■ **Exercise brief**: Tally the lines that include the word "record" and reply with nothing but the total.

■ **Excerpted data**:
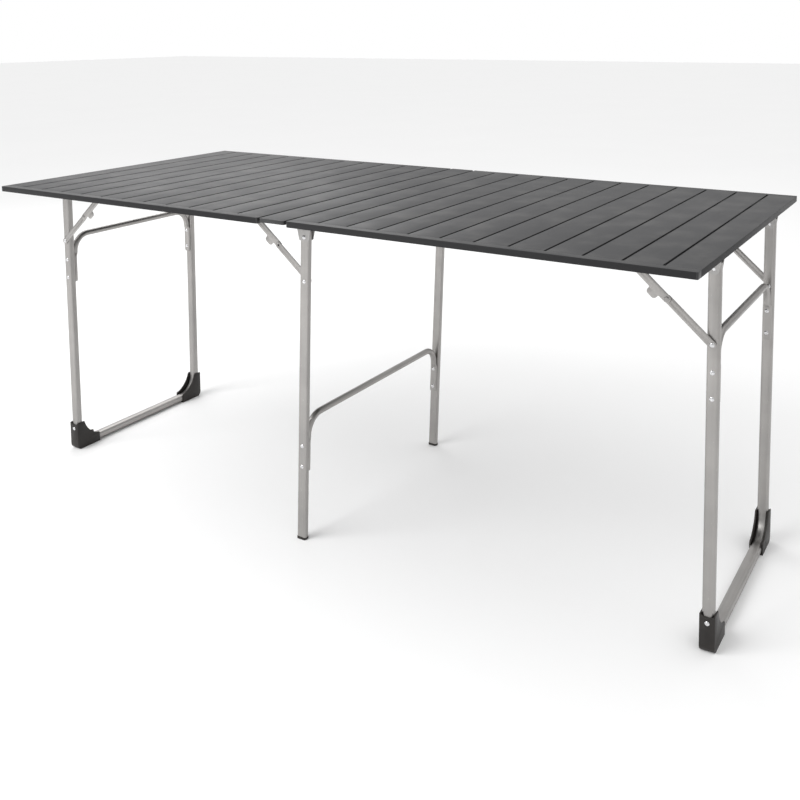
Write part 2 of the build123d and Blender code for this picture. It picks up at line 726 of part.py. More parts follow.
for name, place, extra_brackets, extra_rivets in (
    ("right", list, [], []),
    ("left", turned, middle_anchors, middle_anchor_rivets),
):
    for number, slat in enumerate(place(slats), start=1):
        write(f"{name}_slat_{number:02d}", slat)
    write(f"{name}_rails", *place(rails))
    write(f"{name}_rail_caps", *place(caps))
    write(f"{name}_stringers", *place(stringers))
    write(f"{name}_hinge_leaves", *place(panel_leaves))
    write(f"{name}_brackets", *place(brackets), *extra_brackets)
    write(f"{name}_panel_rivets", *place(panel_rivets), *extra_rivets)
    write(f"{name}_leg_tube", *place([tube]))
    write(f"{name}_crossbar", *place([bar]))
    write(f"{name}_boots", *place(boots))
    write(f"{name}_leg_rivets", *place(leg_rivets))
    write(f"{name}_lower_links", *place(lower_links))
    write(f"{name}_upper_links", *place(upper_links))

write("middle_leg_front", placed_middle(middle_leg(-1)))
write("middle_leg_back", placed_middle(middle_leg(1)))
middle_bar = crossbar(middle_y, middle_tube_deep, middle_bar_height - middle_pivot_z)
write("middle_crossbar", placed_middle(middle_bar))
write("middle_glides", *[on_the_floor(placed_middle(glide(side))) for side in sides])
write("middle_leg_rivets", *[placed_middle(solid) for solid in middle_rivets()])
middle_lowers, middle_uppers = brace_links(
    (middle_rivet_x, middle_rivet_z),
    (-middle_anchor_x, pivot_z),
    middle_lower_link_length,
    middle_face,
    -1,
)
write("middle_lower_links", *middle_lowers)
write("middle_upper_links", *middle_uppers)
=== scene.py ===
import json
import math

import bmesh
import bpy
from mathutils import Matrix, Vector


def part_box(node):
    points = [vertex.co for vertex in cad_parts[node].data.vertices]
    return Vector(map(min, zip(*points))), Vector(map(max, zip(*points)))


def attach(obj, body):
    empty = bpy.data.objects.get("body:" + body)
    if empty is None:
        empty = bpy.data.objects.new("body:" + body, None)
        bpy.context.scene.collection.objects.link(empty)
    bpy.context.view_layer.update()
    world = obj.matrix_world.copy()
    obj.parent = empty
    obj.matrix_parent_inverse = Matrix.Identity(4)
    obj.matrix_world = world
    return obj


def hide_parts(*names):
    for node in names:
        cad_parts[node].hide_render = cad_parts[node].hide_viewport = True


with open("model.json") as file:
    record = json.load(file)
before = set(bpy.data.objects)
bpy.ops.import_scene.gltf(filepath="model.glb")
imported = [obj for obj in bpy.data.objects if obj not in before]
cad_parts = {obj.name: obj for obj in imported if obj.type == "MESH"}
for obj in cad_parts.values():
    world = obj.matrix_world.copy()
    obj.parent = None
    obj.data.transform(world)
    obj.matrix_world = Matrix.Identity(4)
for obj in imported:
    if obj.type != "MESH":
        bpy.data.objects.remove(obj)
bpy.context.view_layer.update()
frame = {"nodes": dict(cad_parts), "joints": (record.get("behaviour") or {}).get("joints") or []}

# ---- Slats ---------------------------------------------------------------------------
# The top of each panel is twelve aluminium slats. Each is extruded as a shallow channel with a
# web down its middle, sawn to length and powder coated dark grey. The outermost has a deep lip.


def rounded(corners, steps=4):
    """Closed outline from (u, v, radius) corners, with an arc at each."""
    loop = []
    for index, (u, v, radius) in enumerate(corners):
        here = Vector((u, v))
        if radius <= 0:
            loop.append(here)
            continue
        before = (Vector(corners[index - 1][:2]) - here).normalized()
        after = (Vector(corners[(index + 1) % len(corners)][:2]) - here).normalized()
        half = before.angle(after) / 2
        centre = here + (before + after).normalized() * radius / math.sin(half)
        start = here + before * radius / math.tan(half) - centre
        end = here + after * radius / math.tan(half) - centre
        turn = start.angle(end)
        for step in range(steps + 1):
            share = step / steps
            swing = start * math.sin((1 - share) * turn) + end * math.sin(share * turn)
            loop.append(centre + swing / math.sin(turn))
    return [p for i, p in enumerate(loop) if (p - loop[i - 1]).length > 1e-6]


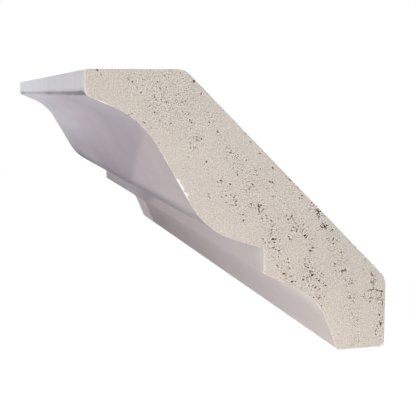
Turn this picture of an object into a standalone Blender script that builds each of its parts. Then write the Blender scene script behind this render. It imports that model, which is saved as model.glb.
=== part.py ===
"""Crown moulding piece: one short straight run of a primed wooden cornice moulding.

The run is one solid. Its section has a fascia at the ceiling, a cove that turns into a
round belly, a square step, a small foot cove and a narrow lip against the wall. The back
is flat and slopes from the ceiling strip to the wall strip, and both ends are cut square.

Metres, +Z up. +X runs along the length, +Y points at the wall and -Y into the room.
The origin is the middle of the wall strip, where the piece is fixed.
"""
import math

import bmesh
import bpy
from mathutils import Vector

# Overall sizes of the run
LENGTH = 0.305
PROJECTION = 0.089
DROP = 0.0825

# Flats that bed on the ceiling and on the wall
CEILING_STRIP = 0.0275
WALL_STRIP = 0.021
BACK_CORNER_RADIUS = 0.005

# Fascia, and the rounded arris under it
FASCIA_HEIGHT = 0.007
FASCIA_CORNER_RADIUS = 0.0006
FASCIA_ARRIS_RADIUS = 0.0024

# Cove: from the foot of the fascia to where its two slopes would meet
COVE_RUN = 0.0154
COVE_FALL = 0.0064
COVE_RADIUS = 0.025

# Belly: from where its two slopes would meet to the top of the step
BELLY_RUN = 0.0171
BELLY_FALL = 0.0058
BELLY_RADIUS = 0.0235

# Step, measured from the wall
STEP_REACH = 0.0386
STEP_HEIGHT = 0.0071
STEP_CORNER_RADIUS = 0.0005

# Foot cove: its height, and from the lip to where its two slopes would meet
FOOT_HEIGHT = 0.0245
FOOT_COVE_RUN = 0.0065
FOOT_COVE_RISE = 0.016
FOOT_COVE_RADIUS = 0.017

# Lip at the bottom, measured from the wall
LIP_REACH = 0.0152
LIP_RADIUS = 0.0008

# Greatest gap between an arc and the short straight sides that stand for it
ARC_GAP = 0.00001

WELD_DISTANCE = 0.00001
SHARP_ANGLE = math.radians(30)
PRIMER_COLOUR = (0.62, 0.59, 0.57, 1.0)
PRIMER_ROUGHNESS = 0.6
PIECE_NAME = "crown_moulding"


def clear_scene():
    """Remove every object that the file already holds."""
    for old in list(bpy.data.objects):
        bpy.data.objects.remove(old, do_unlink=True)


def section_corners():
    """List the section's corners as (reach from the wall, depth below the ceiling, radius).

    They run from the fascia's top edge down the face, along the foot and up the back.
    """
    fascia_foot = FASCIA_HEIGHT
    step_foot = DROP - FOOT_HEIGHT
    step_top = step_foot - STEP_HEIGHT
    return [
        (PROJECTION, 0.0, FASCIA_CORNER_RADIUS),
        (PROJECTION, fascia_foot, FASCIA_ARRIS_RADIUS),
        (PROJECTION - COVE_RUN, fascia_foot + COVE_FALL, COVE_RADIUS),
        (STEP_REACH + BELLY_RUN, step_top - BELLY_FALL, BELLY_RADIUS),
        (STEP_REACH, step_top, STEP_CORNER_RADIUS),
        (STEP_REACH, step_foot, STEP_CORNER_RADIUS),
        (LIP_REACH + FOOT_COVE_RUN, DROP - FOOT_COVE_RISE, FOOT_COVE_RADIUS),
        (LIP_REACH, DROP, LIP_RADIUS),
        (0.0, DROP, LIP_RADIUS),
        (0.0, DROP - WALL_STRIP, BACK_CORNER_RADIUS),
        (PROJECTION - CEILING_STRIP, 0.0, BACK_CORNER_RADIUS),
    ]


def rounded_corner(before, corner, after, radius):
    """Replace one corner by an arc that touches both its sides.

    An arc takes at most half of the shorter side, so neighbouring arcs never meet.
    """
    to_before = before - corner
    to_after = after - corner
    half_angle = to_before.angle(to_after) / 2
    room = min(to_before.length, to_after.length) / 2
    tangent = min(radius / math.tan(half_angle), room)
    radius = tangent * math.tan(half_angle)

    start = corner + to_before.normalized() * tangent
    middle = (to_before.normalized() + to_after.normalized()).normalized()
    centre = corner + middle * (radius / math.sin(half_angle))
    turn = math.pi - 2 * half_angle
    side_angle = 2 * math.acos(max(1 - ARC_GAP / radius, 0.0))
    sides = max(2, math.ceil(turn / side_angle))

    spoke = start - centre
    along = corner - start
    clockwise = spoke.x * along.y - spoke.y * along.x < 0
    arc = []
    for side in range(sides + 1):
        angle = turn * side / sides * (-1 if clockwise else 1)
        swing = Vector((
            spoke.x * math.cos(angle) - spoke.y * math.sin(angle),
            spoke.x * math.sin(angle) + spoke.y * math.cos(angle),
        ))
        arc.append(centre + swing)
    return arc


def section_outline():
    """Work out the closed section in (y, z), with every corner rounded by its radius."""
    origin_depth = DROP - WALL_STRIP / 2
    corners = section_corners()
    points = [Vector((-reach, origin_depth - depth)) for reach, depth, _ in corners]
    outline = []
    for index, (_, _, radius) in enumerate(corners):
        before = points[index - 1]
        after = points[(index + 1) % len(points)]
        outline.extend(rounded_corner(before, points[index], after, radius))
    return outline


def primer_material():
    """Matte off-white primer over wood."""
    material = bpy.data.materials.new("primed_wood")
    material.use_nodes = True
    shader = material.node_tree.nodes["Principled BSDF"]
    shader.inputs["Base Color"].default_value = PRIMER_COLOUR
    shader.inputs["Roughness"].default_value = PRIMER_ROUGHNESS
    shader.inputs["Metallic"].default_value = 0.0
    return material


def extruded_section(name, outline, length):
    """Fill the outline as a flat curve and give it the run's length."""
    curve = bpy.data.curves.new(name, "CURVE")
    curve.dimensions = "2D"
    curve.fill_mode = "BOTH"
    curve.extrude = length / 2
    spline = curve.splines.new("POLY")
    spline.points.add(len(outline) - 1)
    for point, place in zip(spline.points, outline):
        point.co = (place.x, place.y, 0.0, 1.0)
    spline.use_cyclic_u = True
    return curve


def closed_mesh(name, curve):
    """Turn the filled curve into one closed mesh, smooth over its round stretches."""
    guide = bpy.data.objects.new(name, curve)
    bpy.context.scene.collection.objects.link(guide)
    evaluated = guide.evaluated_get(bpy.context.evaluated_depsgraph_get())
    mesh = bpy.data.meshes.new_from_object(evaluated)
    bpy.data.objects.remove(guide, do_unlink=True)
    bpy.data.curves.remove(curve)

    welded = bmesh.new()
    welded.from_mesh(mesh)
    bmesh.ops.remove_doubles(welded, verts=welded.verts, dist=WELD_DISTANCE)
    welded.to_mesh(mesh)
    welded.free()
    mesh.name = name
    mesh.shade_smooth()
    mesh.set_sharp_from_angle(angle=SHARP_ANGLE)
    return mesh


def build_piece(collection):
    """Make the run and turn it so that its length lies along X."""
    section = extruded_section(PIECE_NAME, section_outline(), LENGTH)
    mesh = closed_mesh(PIECE_NAME, section)
    mesh.materials.clear()
    mesh.materials.append(primer_material())
    piece = bpy.data.objects.new(PIECE_NAME, mesh)
    piece.rotation_euler = (math.radians(90), 0.0, math.radians(90))
    collection.objects.link(piece)


def main():
    clear_scene()
    collection = bpy.data.collections.new("crown_moulding_piece")
    bpy.context.scene.collection.children.link(collection)
    build_piece(collection)


main()
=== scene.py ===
"""A short run of primed crown moulding, seen from its sawn end.

The run is one closed piece on the frame's solid. Its section is the solid's own, with true
arcs, and its ends carry the torn grain that the saw left under the primer. Metres, +Z up:
+X runs along the length, +Y points at the wall, and the moulded face looks to -Y and down.
"""

import math

import bpy
import numpy as np
from mathutils import Matrix, Vector


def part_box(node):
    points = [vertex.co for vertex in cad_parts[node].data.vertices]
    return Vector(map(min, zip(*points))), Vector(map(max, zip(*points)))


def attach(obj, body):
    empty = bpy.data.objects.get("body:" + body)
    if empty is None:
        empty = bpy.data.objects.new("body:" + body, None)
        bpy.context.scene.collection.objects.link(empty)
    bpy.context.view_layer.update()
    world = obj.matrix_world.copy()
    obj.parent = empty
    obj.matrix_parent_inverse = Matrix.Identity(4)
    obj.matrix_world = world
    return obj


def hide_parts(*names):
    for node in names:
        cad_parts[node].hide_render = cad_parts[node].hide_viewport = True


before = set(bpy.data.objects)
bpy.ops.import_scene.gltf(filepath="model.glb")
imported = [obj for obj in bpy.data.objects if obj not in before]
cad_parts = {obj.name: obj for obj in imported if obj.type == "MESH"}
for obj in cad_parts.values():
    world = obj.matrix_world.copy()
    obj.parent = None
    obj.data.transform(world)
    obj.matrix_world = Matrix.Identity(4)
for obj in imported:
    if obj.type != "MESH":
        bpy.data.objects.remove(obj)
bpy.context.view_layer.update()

MM = 0.001

# The run's overall sizes, as the frame gives them
LOW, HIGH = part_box("crown_moulding")
HALF_LENGTH = HIGH.x
CEILING = HIGH.z
PROJECTION = -LOW.y
DROP = HIGH.z - LOW.z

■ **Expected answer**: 2